Chart 17 shows how human energy would be distributed over the earth if it depended on climate alone. It is remarkable how almost exactly it agrees with what we know to be the distribution of the great political power. Japan is meant to be included in the region of high power, but the scale of the chart is too small to make this plain.
From the time when man began to lose his tribal instinct and to assume national consciousness, in Egypt, the Mesopotamian Valley, and the region between the Caspian Sea and the Persian Gulf, he has been founding empires of more or less enduring nature, and with few exceptions has builded towards the west, in the face of the prevailing winds. The center of Empire has steadily migrated along the paths of greatest storm frequency. Examine Charts 10, 11, and 18 and note the relation between density of population and the closeness of the storm tracks. The figures at the center of each brace indicate the number of storms that originated in the region of the brace during a ten-year period, and the lines leading from the brace show the tracks followed by the centers of the storms. Bear in mind that each storm covered an area of from five hundred to one thousand miles in diameter, that it was a vast rotating eddy in the atmosphere, and that its center of rotation followed one of these storm tracks. Twelve storms came from the West Indies during these ten Augusts, fifty-seven from the Rocky Mountains and none from the Pacific Ocean; while in the ten Januaries none came from the West Indies and but twenty-two from the Pacific Ocean. But the point to which your attention is directed is that, no matter what the origin, the tendency of each storm was to move towards the Ohio Valley, Pennsylvania, New York, New Jersey, and New England. This tendency gives to these regions the most frequent changes in weather, with alternations of sunshine and clouds, and changes in temperature and air pressure—conditions essential to the development of the greatest human potential. Here population is the densest, civilization the highest, and the products of man’s brain and hand greater and more diversified than elsewhere in this country, and probably than elsewhere in the world. The United States is abundantly blessed, for nearly its entire area is under the influence of high atmospheric potential. Only the region adjacent to the Gulf of Mexico and the southwest is outside of the favored area, and here the conditions are charted as medium, and not poor; at least not poor in comparison with many more purely tropical regions.

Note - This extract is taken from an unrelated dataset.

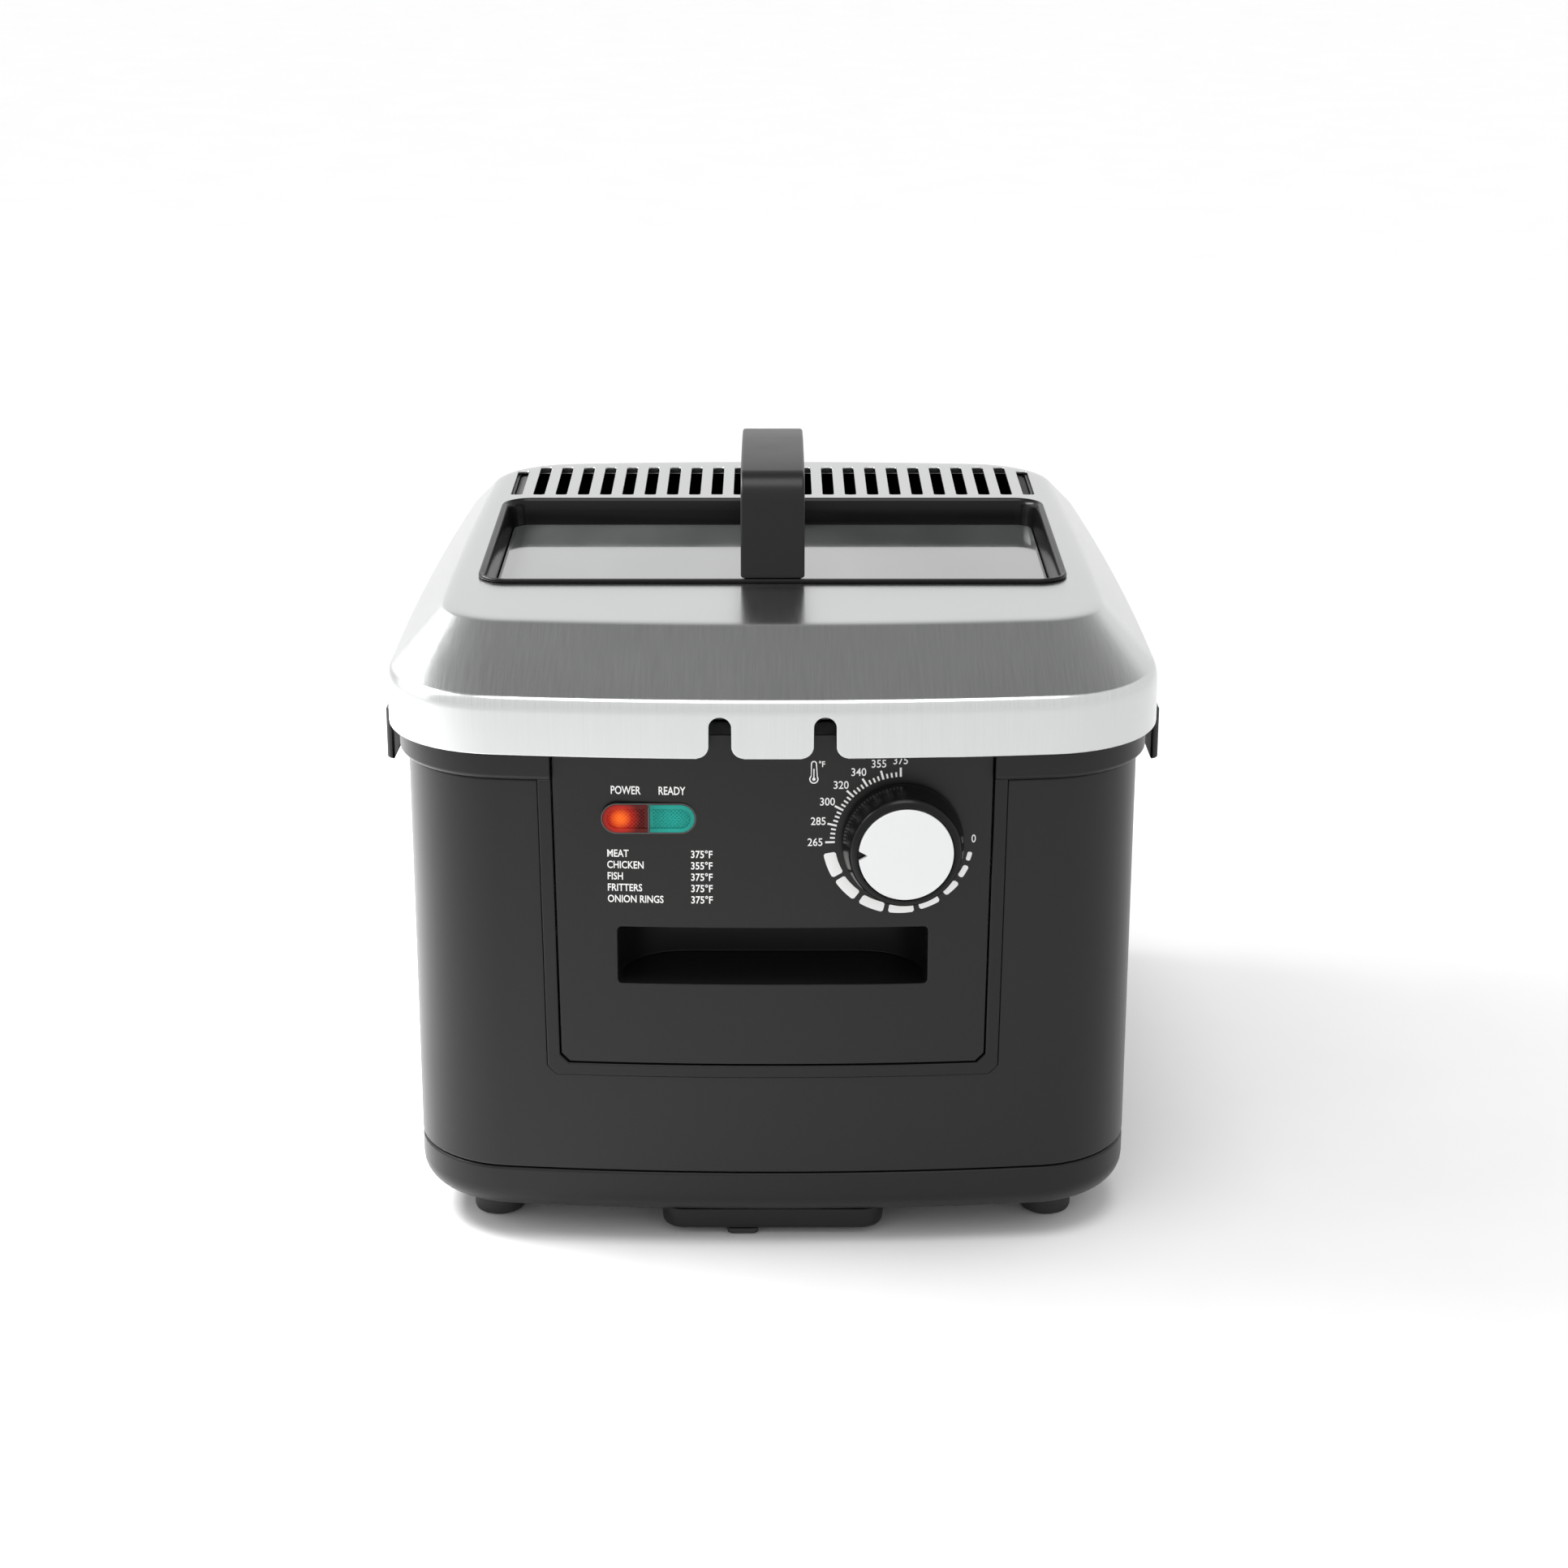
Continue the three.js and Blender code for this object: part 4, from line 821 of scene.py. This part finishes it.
def control_panel():
    thick, wall = 3, 2
    grip_low, grip_high, grip_half, depth, corner = 108, 130.5, 57.5, 34, 24
    skin = solid(along_y(panel_shape(0), front_face - 5, -140))
    combine(skin, prism(body_line(PROUD), 60, 220), "INTERSECT")
    cut(skin, prism(body_line(-thick), 50, 230))

    def pocket_plan(grow, start):
        back = front_face + depth + grow
        wide, round_off = grip_half + grow, corner + grow
        right = arc((wide - round_off, back - round_off), round_off, 0, TAU / 4, 10)
        left = arc((-wide + round_off, back - round_off), round_off, TAU / 4, TAU / 2, 10)
        return [(-wide, start), (wide, start), *right, (wide - round_off, back), *left,
                (-wide, back - round_off)]

    join(skin, prism(pocket_plan(wall, front_face + 2.2), grip_low - wall, grip_high + wall))
    pocket = solid(prism(pocket_plan(0, front_face - 5), grip_low, grip_high))
    mouth = rounded(grip_half, (grip_high - grip_low) / 2, 1.7, (0, middle((grip_low, grip_high))), 5)
    combine(pocket, along_y(mouth, front_face - 6, -110), "INTERSECT")
    cut(skin, pocket)
    cut(skin, along_y(disc((knob_x, knob_z), 4.2, 24), front_face - 5, -150))
    cut(skin, along_y(capsule(0.7), front_face - 5, -150))
    piece(skin, "control_panel", bevel=0.4)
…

To-day the Empire of Human Greatness is centered over the United States, that is to say, greatness as expressed in material wealth, population, and homogeneously knit political institutions. Will it continue its westward migration, or will it remain here indefinitely for the working out of a civilization higher than yet has come to any of the nations of the past, or to other of those of the present? So far as atmospheric activities have to do with its translation from place to place, we may derive comfort from the fact that storm tracks do not cross the Pacific Ocean as freely as they do the Atlantic. In fact our Rocky Mountains are a barrier to the passage of summer storms (Chart 10) and a reference to Chart 11 will show that of ninety-five winter storms that crossed our continent during the ten Januaries of which the chart is a record only twenty-two came into our area from the Pacific; and we know that these twenty-two largely originated off our coast somewhere between Hawaii and the Aleutian Islands. Let us hope that the center of earthly power has reached the end of its westward journey and that here it shall remain, always to exercise a just and beneficent influence upon the less favored portions of the earth.
Enough has been said to indicate that climate is nearly as important to animal life as it is to the vegetable existence, and that a cold climate, if it be not so extreme as to limit the production of cereal crops, and has frequent changes in temperature, pressure, sunshine, and cloud, favors the development of hardy and resourceful races of men; in fact, that no dominating race can exist without such stimulating conditions of climate.